-- START SOURCE DATA --

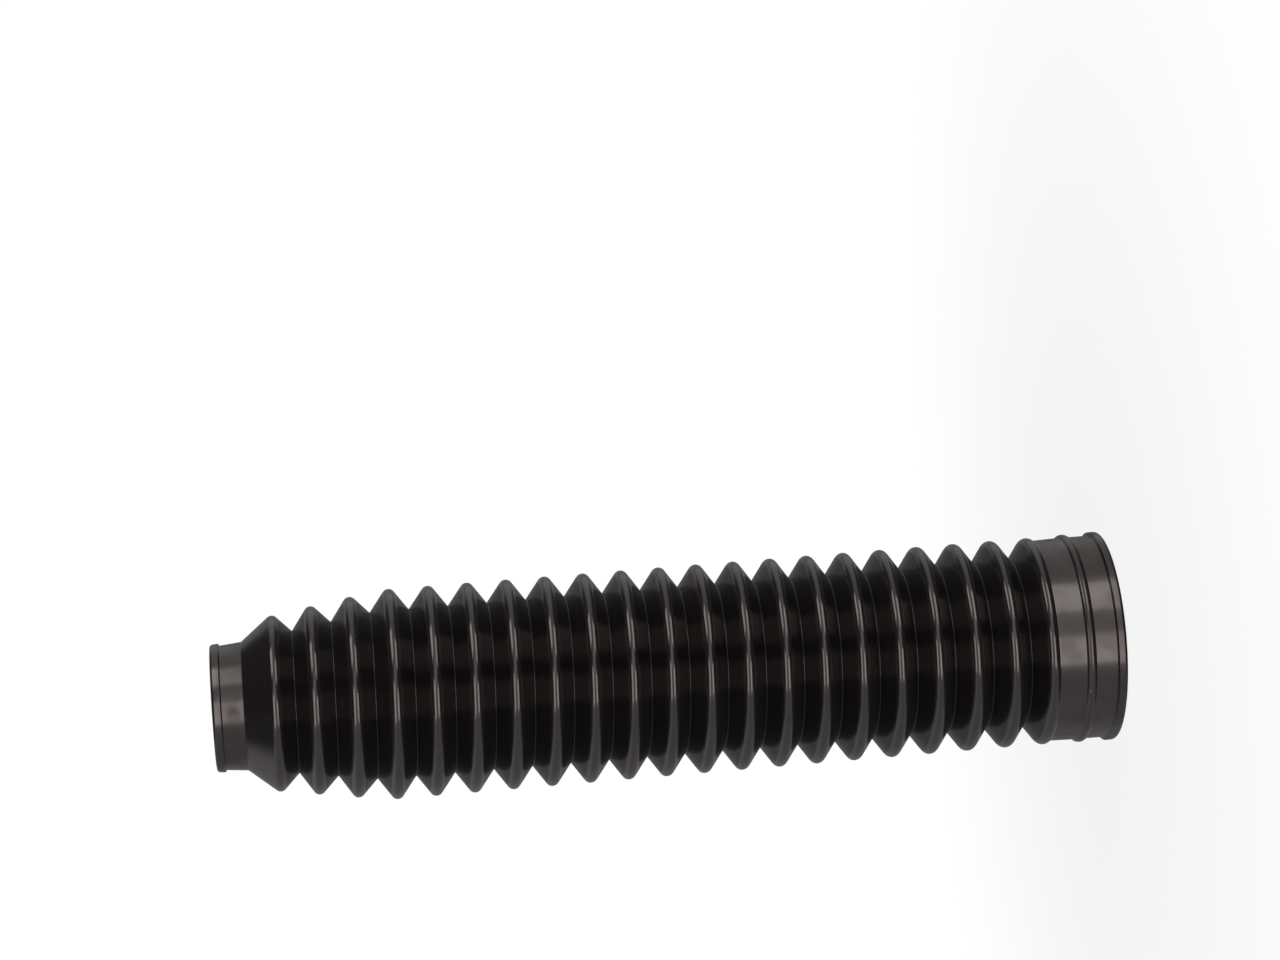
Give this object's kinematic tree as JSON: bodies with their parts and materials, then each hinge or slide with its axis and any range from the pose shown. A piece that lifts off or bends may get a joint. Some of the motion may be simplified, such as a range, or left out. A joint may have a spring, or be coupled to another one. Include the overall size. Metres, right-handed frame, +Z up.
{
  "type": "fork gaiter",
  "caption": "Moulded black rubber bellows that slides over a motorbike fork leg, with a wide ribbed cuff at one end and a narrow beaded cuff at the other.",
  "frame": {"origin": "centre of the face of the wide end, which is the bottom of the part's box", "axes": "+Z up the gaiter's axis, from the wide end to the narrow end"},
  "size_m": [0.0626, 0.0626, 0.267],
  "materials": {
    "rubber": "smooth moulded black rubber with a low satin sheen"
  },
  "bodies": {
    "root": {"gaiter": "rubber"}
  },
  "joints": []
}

-- END SOURCE DATA --
-- START SOURCE DATA --

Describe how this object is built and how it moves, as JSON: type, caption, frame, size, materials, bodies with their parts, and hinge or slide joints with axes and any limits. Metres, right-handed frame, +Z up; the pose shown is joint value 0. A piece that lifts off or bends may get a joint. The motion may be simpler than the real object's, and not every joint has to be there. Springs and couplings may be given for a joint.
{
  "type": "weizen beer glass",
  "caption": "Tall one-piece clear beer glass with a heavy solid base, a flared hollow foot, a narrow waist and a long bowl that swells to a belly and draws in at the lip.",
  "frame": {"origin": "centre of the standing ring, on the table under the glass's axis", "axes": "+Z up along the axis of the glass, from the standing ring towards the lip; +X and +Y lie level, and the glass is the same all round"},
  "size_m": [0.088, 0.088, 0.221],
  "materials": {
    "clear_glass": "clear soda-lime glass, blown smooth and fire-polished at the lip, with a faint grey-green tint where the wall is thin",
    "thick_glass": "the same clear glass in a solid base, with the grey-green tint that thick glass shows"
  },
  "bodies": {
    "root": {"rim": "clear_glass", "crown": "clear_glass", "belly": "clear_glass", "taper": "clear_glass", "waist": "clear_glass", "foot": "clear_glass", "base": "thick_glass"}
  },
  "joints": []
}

-- END SOURCE DATA --

**WRITTEN TASK**. Find every line with "type" in the listing and state how many there are, nothing else.

**THE SOLUTION**. 3